• Given problem:
Restate, exactly and only, the lines from the first through the line containing "on its top.".

begin

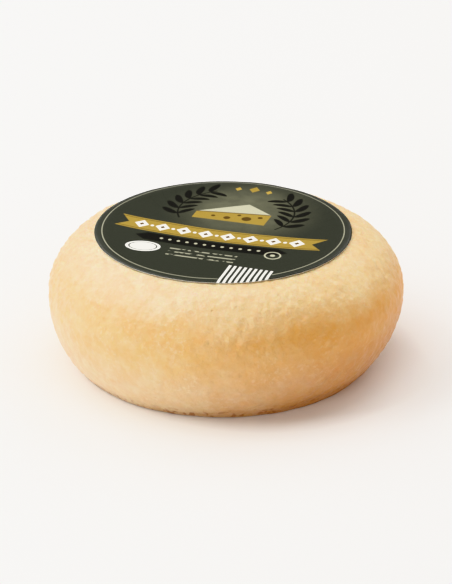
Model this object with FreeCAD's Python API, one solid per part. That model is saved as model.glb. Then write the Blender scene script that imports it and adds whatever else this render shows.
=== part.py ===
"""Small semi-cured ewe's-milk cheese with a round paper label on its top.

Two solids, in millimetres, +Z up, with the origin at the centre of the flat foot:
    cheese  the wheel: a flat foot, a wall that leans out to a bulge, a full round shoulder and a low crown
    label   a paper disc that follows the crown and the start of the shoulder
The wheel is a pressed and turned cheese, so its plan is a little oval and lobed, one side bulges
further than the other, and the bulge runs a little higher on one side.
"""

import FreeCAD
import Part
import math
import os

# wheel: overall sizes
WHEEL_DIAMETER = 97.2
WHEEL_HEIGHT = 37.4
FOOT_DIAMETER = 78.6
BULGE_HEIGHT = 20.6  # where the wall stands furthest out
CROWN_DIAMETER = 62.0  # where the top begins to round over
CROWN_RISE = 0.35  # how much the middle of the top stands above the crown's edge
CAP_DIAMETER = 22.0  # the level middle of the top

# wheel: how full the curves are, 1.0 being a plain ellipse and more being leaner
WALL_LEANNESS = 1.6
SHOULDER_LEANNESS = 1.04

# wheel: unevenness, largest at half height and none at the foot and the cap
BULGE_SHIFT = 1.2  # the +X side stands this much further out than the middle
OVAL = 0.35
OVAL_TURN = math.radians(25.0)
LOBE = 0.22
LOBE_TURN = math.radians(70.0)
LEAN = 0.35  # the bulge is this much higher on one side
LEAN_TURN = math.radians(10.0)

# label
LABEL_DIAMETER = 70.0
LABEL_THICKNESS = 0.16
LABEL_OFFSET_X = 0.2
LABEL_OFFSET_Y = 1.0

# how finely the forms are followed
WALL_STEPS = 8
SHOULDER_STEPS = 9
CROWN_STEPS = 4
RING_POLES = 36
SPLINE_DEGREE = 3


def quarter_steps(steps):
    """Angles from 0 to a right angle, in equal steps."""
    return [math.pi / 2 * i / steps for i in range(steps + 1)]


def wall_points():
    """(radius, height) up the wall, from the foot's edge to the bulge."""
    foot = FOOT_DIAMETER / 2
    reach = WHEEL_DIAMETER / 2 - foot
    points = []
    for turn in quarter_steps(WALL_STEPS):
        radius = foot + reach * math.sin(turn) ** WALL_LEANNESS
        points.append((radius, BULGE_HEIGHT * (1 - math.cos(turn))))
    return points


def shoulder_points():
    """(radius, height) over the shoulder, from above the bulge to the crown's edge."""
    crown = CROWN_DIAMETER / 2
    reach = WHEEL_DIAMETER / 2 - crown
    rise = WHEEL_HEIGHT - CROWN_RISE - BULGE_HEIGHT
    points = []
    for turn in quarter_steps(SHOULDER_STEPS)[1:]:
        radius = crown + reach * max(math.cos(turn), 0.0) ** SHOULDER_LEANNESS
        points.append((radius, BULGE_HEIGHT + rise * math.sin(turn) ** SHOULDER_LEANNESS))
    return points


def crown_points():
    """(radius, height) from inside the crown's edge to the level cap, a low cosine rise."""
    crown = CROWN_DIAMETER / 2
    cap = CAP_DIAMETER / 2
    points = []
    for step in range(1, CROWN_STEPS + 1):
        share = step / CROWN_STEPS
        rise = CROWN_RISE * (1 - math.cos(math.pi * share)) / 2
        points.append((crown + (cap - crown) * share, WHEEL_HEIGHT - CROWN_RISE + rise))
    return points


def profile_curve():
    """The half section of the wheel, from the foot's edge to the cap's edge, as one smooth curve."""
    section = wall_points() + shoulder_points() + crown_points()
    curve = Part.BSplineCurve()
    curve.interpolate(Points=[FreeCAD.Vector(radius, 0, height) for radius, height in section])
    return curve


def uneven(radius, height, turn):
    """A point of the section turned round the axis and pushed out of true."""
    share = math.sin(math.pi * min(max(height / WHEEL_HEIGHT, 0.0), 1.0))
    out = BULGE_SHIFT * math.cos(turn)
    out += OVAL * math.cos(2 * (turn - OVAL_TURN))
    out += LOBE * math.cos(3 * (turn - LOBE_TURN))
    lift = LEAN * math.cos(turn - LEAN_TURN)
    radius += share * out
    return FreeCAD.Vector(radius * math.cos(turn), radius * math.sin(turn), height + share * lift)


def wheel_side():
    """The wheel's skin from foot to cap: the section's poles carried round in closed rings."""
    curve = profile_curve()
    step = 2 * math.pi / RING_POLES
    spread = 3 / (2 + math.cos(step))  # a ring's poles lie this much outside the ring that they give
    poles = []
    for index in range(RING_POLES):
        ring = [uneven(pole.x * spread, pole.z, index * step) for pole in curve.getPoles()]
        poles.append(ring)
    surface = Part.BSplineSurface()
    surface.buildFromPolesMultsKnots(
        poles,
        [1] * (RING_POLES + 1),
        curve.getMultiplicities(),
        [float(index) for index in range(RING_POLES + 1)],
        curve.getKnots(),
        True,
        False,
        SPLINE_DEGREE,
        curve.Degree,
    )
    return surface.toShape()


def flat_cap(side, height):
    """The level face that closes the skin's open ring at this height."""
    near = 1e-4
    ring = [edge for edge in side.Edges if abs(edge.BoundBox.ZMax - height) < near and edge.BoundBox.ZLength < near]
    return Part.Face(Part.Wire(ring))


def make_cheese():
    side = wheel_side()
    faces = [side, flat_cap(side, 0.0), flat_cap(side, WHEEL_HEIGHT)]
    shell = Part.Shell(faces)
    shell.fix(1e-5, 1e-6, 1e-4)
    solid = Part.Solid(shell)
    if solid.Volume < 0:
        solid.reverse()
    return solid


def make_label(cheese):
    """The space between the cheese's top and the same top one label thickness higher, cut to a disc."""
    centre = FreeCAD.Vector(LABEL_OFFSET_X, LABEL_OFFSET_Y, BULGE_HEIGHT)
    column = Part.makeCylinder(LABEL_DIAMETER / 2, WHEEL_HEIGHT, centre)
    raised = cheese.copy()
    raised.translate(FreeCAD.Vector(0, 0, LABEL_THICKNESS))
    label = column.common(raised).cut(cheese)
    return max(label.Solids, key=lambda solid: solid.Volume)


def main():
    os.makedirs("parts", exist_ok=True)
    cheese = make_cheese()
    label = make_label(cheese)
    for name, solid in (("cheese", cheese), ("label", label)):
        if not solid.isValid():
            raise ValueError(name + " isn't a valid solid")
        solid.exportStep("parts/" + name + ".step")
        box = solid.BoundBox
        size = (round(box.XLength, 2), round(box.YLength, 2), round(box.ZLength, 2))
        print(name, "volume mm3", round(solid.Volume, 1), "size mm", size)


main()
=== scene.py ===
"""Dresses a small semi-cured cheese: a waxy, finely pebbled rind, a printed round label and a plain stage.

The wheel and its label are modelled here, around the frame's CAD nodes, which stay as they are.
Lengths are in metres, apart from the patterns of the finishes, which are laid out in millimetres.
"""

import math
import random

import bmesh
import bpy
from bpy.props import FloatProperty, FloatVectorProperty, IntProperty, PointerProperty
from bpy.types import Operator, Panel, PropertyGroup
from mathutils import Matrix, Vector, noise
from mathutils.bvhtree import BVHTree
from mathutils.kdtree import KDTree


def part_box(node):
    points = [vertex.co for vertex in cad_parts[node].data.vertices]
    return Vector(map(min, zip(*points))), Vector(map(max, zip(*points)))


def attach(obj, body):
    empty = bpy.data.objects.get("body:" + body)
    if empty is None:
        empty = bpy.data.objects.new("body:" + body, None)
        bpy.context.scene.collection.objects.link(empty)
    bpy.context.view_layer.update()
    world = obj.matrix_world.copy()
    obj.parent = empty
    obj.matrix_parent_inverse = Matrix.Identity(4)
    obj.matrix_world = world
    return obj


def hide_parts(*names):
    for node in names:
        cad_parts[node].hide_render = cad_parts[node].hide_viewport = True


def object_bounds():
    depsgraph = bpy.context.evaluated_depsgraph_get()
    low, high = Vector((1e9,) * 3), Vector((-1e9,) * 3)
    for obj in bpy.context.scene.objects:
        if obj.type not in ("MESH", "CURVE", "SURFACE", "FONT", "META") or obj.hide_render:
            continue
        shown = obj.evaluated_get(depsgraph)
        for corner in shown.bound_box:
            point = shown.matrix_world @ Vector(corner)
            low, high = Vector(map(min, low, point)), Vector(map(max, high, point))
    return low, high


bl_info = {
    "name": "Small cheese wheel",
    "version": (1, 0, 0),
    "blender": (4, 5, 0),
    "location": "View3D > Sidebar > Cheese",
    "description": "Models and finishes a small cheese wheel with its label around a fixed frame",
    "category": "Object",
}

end

• Written response:
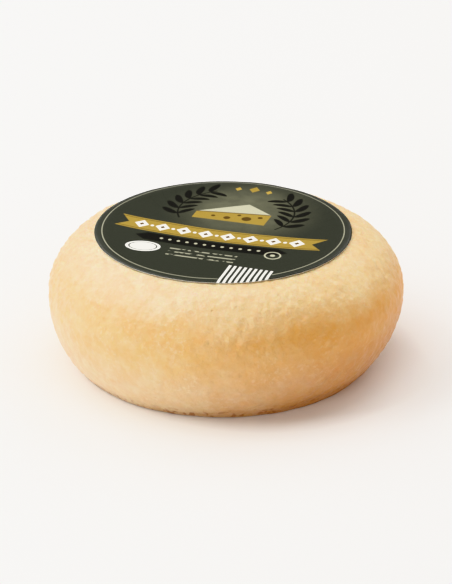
Model this object with FreeCAD's Python API, one solid per part. That model is saved as model.glb. Then write the Blender scene script that imports it and adds whatever else this render shows.
=== part.py ===
"""Small semi-cured ewe's-milk cheese with a round paper label on its top.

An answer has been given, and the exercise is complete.